CAD and scene scripts:
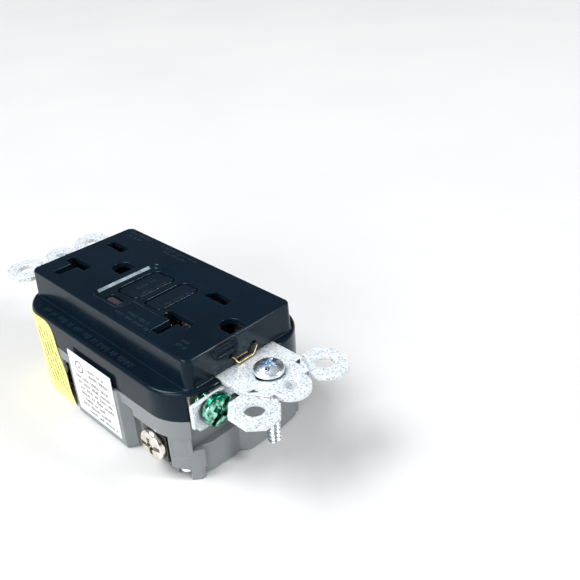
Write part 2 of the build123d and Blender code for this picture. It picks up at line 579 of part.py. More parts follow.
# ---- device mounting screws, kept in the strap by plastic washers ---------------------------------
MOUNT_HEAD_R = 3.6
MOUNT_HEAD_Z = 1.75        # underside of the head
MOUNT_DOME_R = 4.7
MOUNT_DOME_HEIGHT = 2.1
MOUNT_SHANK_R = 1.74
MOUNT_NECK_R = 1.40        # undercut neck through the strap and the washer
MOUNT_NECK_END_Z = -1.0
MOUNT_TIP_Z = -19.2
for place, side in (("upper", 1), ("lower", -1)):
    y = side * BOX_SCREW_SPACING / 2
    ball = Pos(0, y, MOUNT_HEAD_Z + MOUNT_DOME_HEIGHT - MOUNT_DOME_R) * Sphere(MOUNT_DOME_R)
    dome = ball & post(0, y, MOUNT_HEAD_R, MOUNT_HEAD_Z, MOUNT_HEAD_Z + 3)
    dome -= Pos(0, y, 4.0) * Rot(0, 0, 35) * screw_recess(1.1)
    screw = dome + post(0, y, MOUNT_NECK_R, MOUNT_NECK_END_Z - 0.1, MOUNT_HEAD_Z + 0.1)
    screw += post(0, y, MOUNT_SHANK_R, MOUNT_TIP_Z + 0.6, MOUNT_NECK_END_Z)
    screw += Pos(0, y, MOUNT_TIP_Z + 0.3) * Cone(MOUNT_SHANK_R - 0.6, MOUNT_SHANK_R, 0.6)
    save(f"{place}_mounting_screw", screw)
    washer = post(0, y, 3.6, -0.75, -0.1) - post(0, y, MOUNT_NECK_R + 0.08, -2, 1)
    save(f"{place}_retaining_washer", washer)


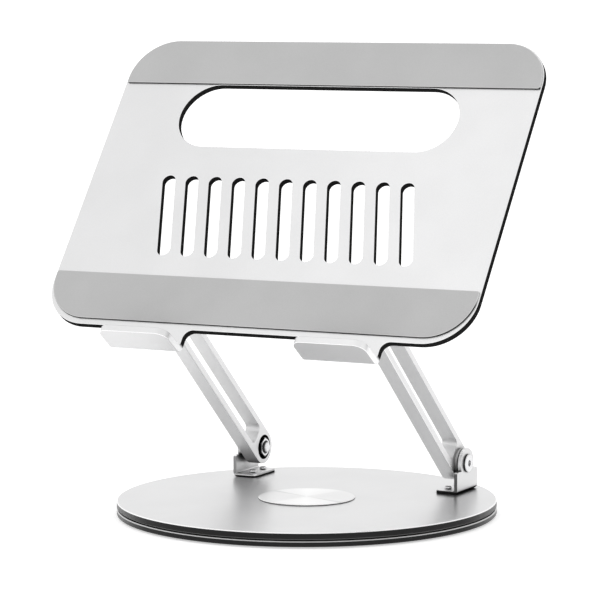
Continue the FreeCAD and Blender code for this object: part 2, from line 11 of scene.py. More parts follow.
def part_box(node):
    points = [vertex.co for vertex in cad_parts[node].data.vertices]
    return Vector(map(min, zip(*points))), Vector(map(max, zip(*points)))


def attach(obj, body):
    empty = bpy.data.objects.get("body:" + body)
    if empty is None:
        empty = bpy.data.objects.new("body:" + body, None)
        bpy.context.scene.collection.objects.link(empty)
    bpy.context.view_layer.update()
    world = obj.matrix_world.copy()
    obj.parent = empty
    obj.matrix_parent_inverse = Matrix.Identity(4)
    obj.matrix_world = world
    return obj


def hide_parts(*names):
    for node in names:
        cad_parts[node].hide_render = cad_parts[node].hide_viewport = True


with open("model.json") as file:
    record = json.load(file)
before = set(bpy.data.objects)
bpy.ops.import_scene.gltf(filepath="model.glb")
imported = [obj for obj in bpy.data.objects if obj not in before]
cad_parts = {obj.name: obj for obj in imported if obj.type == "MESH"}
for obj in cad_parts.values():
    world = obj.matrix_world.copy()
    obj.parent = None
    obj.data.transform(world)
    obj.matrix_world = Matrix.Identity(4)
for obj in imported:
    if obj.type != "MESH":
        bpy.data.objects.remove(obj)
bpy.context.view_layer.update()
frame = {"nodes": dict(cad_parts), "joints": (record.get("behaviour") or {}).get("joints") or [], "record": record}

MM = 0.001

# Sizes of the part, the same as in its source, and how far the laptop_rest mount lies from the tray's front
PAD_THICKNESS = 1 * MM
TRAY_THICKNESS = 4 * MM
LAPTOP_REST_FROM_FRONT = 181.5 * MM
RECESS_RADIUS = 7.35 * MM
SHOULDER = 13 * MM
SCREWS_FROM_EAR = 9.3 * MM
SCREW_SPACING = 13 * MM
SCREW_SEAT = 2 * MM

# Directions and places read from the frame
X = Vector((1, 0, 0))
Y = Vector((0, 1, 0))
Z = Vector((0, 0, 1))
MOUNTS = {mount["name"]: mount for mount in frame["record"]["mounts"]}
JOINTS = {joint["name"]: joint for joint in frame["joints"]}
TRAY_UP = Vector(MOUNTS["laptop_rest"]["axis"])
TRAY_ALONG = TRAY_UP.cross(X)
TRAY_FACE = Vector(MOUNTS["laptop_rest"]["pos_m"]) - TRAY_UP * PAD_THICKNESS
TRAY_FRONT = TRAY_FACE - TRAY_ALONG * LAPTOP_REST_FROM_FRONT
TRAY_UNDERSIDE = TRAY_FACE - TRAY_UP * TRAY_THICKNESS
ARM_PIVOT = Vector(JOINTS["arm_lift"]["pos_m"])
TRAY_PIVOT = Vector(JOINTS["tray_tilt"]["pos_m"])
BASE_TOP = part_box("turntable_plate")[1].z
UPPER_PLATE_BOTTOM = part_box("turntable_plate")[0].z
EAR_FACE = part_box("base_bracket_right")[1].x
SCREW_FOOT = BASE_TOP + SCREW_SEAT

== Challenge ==
Exactly as they appear, please write out the lines from the opening of the listing above down to the line containing "imported = [obj", with both end lines included.

== Completed exercise ==
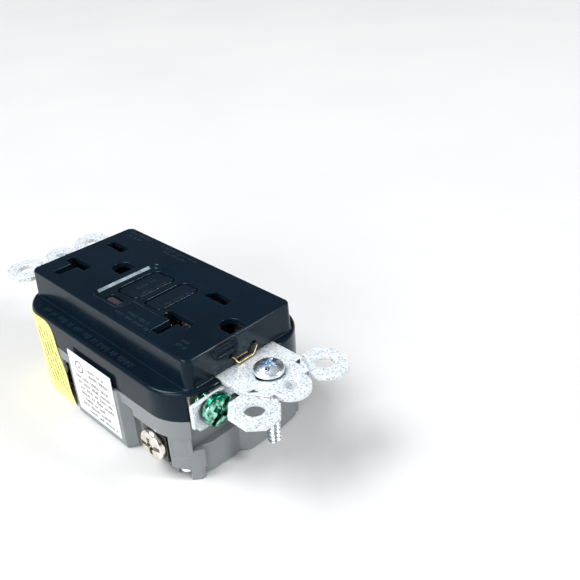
Write part 2 of the build123d and Blender code for this picture. It picks up at line 579 of part.py. More parts follow.
# ---- device mounting screws, kept in the strap by plastic washers ---------------------------------
MOUNT_HEAD_R = 3.6
MOUNT_HEAD_Z = 1.75        # underside of the head
MOUNT_DOME_R = 4.7
MOUNT_DOME_HEIGHT = 2.1
MOUNT_SHANK_R = 1.74
MOUNT_NECK_R = 1.40        # undercut neck through the strap and the washer
MOUNT_NECK_END_Z = -1.0
MOUNT_TIP_Z = -19.2
for place, side in (("upper", 1), ("lower", -1)):
    y = side * BOX_SCREW_SPACING / 2
    ball = Pos(0, y, MOUNT_HEAD_Z + MOUNT_DOME_HEIGHT - MOUNT_DOME_R) * Sphere(MOUNT_DOME_R)
    dome = ball & post(0, y, MOUNT_HEAD_R, MOUNT_HEAD_Z, MOUNT_HEAD_Z + 3)
    dome -= Pos(0, y, 4.0) * Rot(0, 0, 35) * screw_recess(1.1)
    screw = dome + post(0, y, MOUNT_NECK_R, MOUNT_NECK_END_Z - 0.1, MOUNT_HEAD_Z + 0.1)
    screw += post(0, y, MOUNT_SHANK_R, MOUNT_TIP_Z + 0.6, MOUNT_NECK_END_Z)
    screw += Pos(0, y, MOUNT_TIP_Z + 0.3) * Cone(MOUNT_SHANK_R - 0.6, MOUNT_SHANK_R, 0.6)
    save(f"{place}_mounting_screw", screw)
    washer = post(0, y, 3.6, -0.75, -0.1) - post(0, y, MOUNT_NECK_R + 0.08, -2, 1)
    save(f"{place}_retaining_washer", washer)


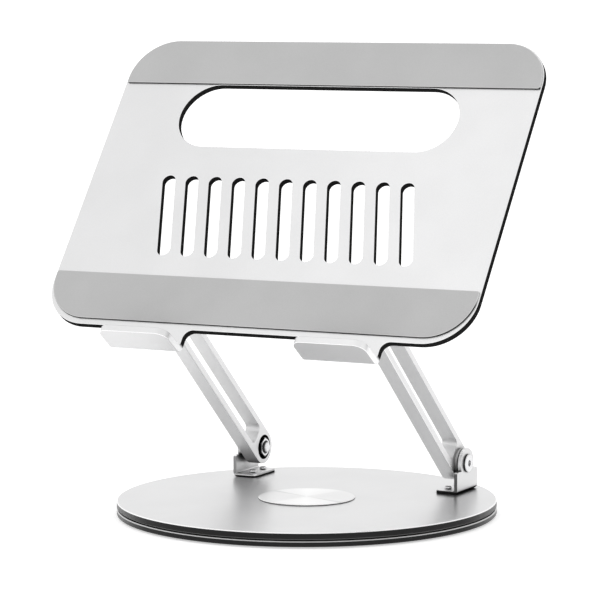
Continue the FreeCAD and Blender code for this object: part 2, from line 11 of scene.py. More parts follow.
def part_box(node):
    points = [vertex.co for vertex in cad_parts[node].data.vertices]
    return Vector(map(min, zip(*points))), Vector(map(max, zip(*points)))


def attach(obj, body):
    empty = bpy.data.objects.get("body:" + body)
    if empty is None:
        empty = bpy.data.objects.new("body:" + body, None)
        bpy.context.scene.collection.objects.link(empty)
    bpy.context.view_layer.update()
    world = obj.matrix_world.copy()
    obj.parent = empty
    obj.matrix_parent_inverse = Matrix.Identity(4)
    obj.matrix_world = world
    return obj


def hide_parts(*names):
    for node in names:
        cad_parts[node].hide_render = cad_parts[node].hide_viewport = True


with open("model.json") as file:
    record = json.load(file)
before = set(bpy.data.objects)
bpy.ops.import_scene.gltf(filepath="model.glb")
imported = [obj for obj in bpy.data.objects if obj not in before]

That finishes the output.